Vol. 12 #28: Thursday, June 21, 2007
Calgary's News & Entertainment Weekly
FFWD Weekly
FESTIVAL
by PETER HEMMINGER
Sonic shape-shifters
The Walkmen combat boredom by changing up their sound
>>PREVIEW
THE WALKMEN
Thursday, June 28
Warehouse

Whether it’s because of their willingness to indulge a hodgepodge of influences or in spite of it, few modern bands are as distinctive as The Walkmen. They can channel the aural chaos of the Velvet Underground one minute and kitschy surf-rock nostalgia the next (or even both at once). However, there is no mistaking the reverb-soaked guitars and shambolic drumming for anything but a Walkmen track, even without vocalist Hamilton Leithauser’s Dylan-with-Laryngitis croak.

It’s not that the New York outfit is averse to change – they’ve consistently honed their sound in over seven years and are set to expand their sonic palette again on their as-yet-untitled album due out this fall. It’s just that the members of The Walkmen have been playing together in one form or another since the fifth grade. With that much time together, it’s only natural the band has found its niche.

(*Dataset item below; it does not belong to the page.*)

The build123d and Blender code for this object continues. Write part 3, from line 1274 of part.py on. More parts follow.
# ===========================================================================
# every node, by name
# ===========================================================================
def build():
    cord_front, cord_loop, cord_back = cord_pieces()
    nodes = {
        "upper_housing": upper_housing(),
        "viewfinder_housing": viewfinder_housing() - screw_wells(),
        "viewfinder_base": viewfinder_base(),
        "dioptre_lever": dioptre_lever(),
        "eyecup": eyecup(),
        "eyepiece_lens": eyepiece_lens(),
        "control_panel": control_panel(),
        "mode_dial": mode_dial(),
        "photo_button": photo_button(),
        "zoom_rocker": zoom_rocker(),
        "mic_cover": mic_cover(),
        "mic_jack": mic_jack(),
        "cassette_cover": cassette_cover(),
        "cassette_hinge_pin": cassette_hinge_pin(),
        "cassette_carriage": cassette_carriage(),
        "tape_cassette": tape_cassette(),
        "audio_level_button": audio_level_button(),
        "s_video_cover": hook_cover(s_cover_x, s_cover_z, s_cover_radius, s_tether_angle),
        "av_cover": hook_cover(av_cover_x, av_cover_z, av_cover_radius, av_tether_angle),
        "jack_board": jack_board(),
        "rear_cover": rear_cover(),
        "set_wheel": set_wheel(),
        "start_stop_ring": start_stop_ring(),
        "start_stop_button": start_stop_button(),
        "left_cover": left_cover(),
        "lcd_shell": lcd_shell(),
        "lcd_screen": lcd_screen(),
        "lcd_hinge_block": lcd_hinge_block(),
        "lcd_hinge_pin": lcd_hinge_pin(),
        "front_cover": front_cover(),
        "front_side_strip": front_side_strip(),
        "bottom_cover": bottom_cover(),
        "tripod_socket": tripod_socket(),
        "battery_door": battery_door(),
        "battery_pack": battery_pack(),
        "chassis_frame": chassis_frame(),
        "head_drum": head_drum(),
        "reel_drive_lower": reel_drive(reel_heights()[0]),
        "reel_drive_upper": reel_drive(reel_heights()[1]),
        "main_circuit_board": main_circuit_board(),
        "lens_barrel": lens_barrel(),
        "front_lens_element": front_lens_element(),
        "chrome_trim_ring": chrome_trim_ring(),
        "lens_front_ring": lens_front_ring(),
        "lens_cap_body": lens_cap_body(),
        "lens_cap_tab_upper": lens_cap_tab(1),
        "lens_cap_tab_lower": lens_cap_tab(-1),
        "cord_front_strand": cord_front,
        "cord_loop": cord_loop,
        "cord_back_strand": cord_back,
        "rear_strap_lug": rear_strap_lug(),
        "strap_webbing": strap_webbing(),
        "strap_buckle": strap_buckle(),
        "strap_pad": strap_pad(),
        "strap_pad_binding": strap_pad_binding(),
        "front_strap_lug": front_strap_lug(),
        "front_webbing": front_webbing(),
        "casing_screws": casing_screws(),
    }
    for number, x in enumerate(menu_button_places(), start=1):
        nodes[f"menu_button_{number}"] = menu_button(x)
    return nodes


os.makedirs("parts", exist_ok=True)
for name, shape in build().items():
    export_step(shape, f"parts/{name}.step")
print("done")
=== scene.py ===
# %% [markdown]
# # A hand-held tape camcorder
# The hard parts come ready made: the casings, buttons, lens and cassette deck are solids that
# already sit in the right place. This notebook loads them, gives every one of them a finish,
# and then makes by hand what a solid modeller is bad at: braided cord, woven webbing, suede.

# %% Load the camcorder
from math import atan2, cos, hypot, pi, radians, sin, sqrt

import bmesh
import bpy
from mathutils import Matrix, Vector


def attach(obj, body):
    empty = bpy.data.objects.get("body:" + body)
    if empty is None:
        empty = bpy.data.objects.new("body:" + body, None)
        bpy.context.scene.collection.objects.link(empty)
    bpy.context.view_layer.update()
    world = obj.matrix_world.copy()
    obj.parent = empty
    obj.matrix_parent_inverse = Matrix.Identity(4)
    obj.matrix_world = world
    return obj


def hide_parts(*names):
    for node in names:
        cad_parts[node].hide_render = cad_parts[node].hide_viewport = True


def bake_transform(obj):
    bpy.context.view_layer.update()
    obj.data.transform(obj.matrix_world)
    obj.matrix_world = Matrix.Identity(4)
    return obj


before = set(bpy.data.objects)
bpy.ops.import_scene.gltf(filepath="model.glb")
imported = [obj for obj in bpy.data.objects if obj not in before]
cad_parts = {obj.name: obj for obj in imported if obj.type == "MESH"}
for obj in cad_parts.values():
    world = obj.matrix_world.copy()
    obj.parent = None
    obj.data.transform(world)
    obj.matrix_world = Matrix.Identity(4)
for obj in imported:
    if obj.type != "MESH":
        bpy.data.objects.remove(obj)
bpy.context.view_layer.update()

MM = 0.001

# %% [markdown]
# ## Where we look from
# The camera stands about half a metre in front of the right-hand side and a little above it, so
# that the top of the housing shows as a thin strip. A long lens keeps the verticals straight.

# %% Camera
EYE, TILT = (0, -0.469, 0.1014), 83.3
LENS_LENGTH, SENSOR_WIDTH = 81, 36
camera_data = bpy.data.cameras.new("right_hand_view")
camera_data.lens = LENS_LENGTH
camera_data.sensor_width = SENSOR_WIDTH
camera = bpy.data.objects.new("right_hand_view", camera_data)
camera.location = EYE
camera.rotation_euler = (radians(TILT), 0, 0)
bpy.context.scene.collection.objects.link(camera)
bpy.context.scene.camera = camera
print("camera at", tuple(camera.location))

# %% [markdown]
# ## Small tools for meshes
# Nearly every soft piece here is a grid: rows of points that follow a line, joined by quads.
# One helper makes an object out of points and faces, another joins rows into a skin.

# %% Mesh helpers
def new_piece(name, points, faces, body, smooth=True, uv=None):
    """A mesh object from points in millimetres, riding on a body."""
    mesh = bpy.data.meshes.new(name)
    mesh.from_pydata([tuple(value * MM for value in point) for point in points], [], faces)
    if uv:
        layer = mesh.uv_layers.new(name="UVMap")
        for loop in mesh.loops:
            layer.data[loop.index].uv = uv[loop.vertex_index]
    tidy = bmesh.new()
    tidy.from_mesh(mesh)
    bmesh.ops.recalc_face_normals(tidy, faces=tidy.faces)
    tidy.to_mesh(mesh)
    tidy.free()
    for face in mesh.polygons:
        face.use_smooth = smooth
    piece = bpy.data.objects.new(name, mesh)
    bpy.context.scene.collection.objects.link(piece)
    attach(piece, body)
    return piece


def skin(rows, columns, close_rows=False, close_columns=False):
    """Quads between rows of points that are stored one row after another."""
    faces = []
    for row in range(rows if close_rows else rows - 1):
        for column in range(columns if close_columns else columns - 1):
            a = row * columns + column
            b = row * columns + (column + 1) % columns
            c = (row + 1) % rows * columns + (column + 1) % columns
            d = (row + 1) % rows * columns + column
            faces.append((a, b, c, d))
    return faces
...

"You can try to be different," Leithauser says of his band’s songwriting, "because otherwise it gets boring for us to be playing the same thing over and over. But then it always ends up sounding like our band in the end. You’re trying to make it sound different, but I guess we have limits that we set on ourselves." He hesitates before adding, "I don’t know if that’s a good thing or a bad thing."

Despite any self-imposed limits, The Walkmen’s signature sound leaves a lot of breathing room. 2006’s A Hundred Miles Off found the band incorporating mariachi horns and a breezier atmosphere, and their next album is set to add new layers to their typically sparse sound.

"There’s a lot more instrumentation," says Leithauser when asked about the band’s new direction. "On Hundred Miles Off, we just wanted to do us in a room. Just blaze through it, and don’t over-think anything. But now we have really elaborate string and horn sections. It’s taken us a long time to put these songs together, but I think they’re a lot more complex and a lot more interesting."

The quest to keep things interesting has found the band venturing out in unexpected directions. On 2006’s Pussy Cats, a song-for-song cover of the album Harry Nillson recorded with John Lennon, The Walkmen rip through rock classics with an infectious mix of fervour and frivolity.

Pussy Cats had its share of detractors, most notably the classicists shocked at the band’s gall in remaking Nillson’s esteemed work, but the original was recorded as a lark, and the cover version is the same. It’s a send-off to the band’s recently closed recording studio, and a chance for The Walkmen to show off their more light-hearted side – as on "Loop de Loop," which features a roomful of rockers shouting the kids song’s chorus all on a particularly raucous Saturday night. It’s a garage-rock classic 30 years removed from the movement’s heyday.

The Walkmen are also exercising their sense of humour with John’s Journey, a collaborative novel they’ve been writing between touring and recording. Leithauser is enthusiastic about the project, but it will be awhile before fans can satisfy their Walkmen cravings in paperback form.

"It’s been a little while since we worked on it," admits Leithauser. "It’s been awhile since we toured, so I guess that’s why. It’s really something we did when we were beyond bored. All the other ways of entertaining ourselves in the van for 10 hours a day were getting really old, and then we came up with that and it was funny for a long time. Maybe when we get back into a big touring mode, we’ll wrap it up."